## Exercise brief:
Your task is to restate the data word for word.

§

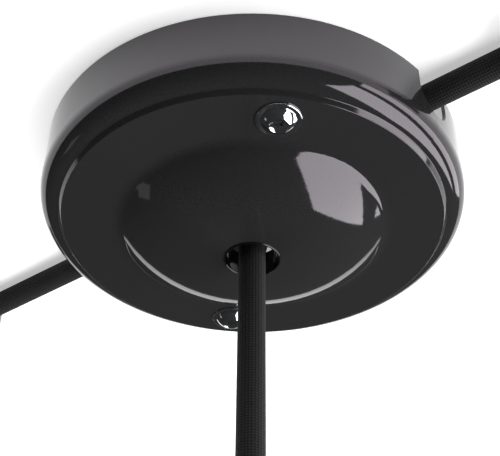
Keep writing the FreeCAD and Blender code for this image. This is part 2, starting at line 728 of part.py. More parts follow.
def rounded_path(points, share=0.45):
    """A wire of straight runs joined by tangent arcs as large as the runs allow."""
    edges, radii, start = [], [], points[0]
    for index in range(1, len(points) - 1):
        before, corner, after = points[index - 1], points[index], points[index + 1]
        back, ahead = (before - corner), (after - corner)
        reach = share * min(back.Length, ahead.Length)
        back.normalize()
        ahead.normalize()
        half = math.acos(max(-1.0, min(1.0, back.dot(ahead)))) / 2
        radius = reach * math.tan(half)
        first, last = corner + back * reach, corner + ahead * reach
        bisector = (back + ahead).normalize()
        middle = corner + bisector * (radius / math.sin(half) - radius)
        edges.append(Part.LineSegment(start, first).toShape())
        edges.append(Part.Arc(first, middle, last).toShape())
        radii.append(radius)
        start = last
    edges.append(Part.LineSegment(start, points[-1]).toShape())
    return Part.Wire(edges), radii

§

## Exercise solution:
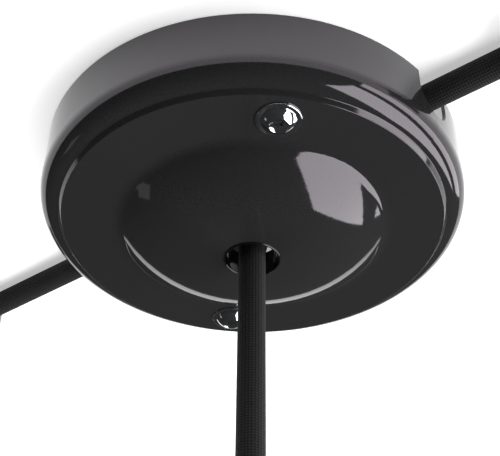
Keep writing the FreeCAD and Blender code for this image. This is part 2, starting at line 728 of part.py. More parts follow.
def rounded_path(points, share=0.45):
    """A wire of straight runs joined by tangent arcs as large as the runs allow."""
    edges, radii, start = [], [], points[0]
    for index in range(1, len(points) - 1):
        before, corner, after = points[index - 1], points[index], points[index + 1]
        back, ahead = (before - corner), (after - corner)
        reach = share * min(back.Length, ahead.Length)
        back.normalize()
        ahead.normalize()
        half = math.acos(max(-1.0, min(1.0, back.dot(ahead)))) / 2
        radius = reach * math.tan(half)
        first, last = corner + back * reach, corner + ahead * reach
        bisector = (back + ahead).normalize()
        middle = corner + bisector * (radius / math.sin(half) - radius)
        edges.append(Part.LineSegment(start, first).toShape())
        edges.append(Part.Arc(first, middle, last).toShape())
        radii.append(radius)
        start = last
    edges.append(Part.LineSegment(start, points[-1]).toShape())
    return Part.Wire(edges), radii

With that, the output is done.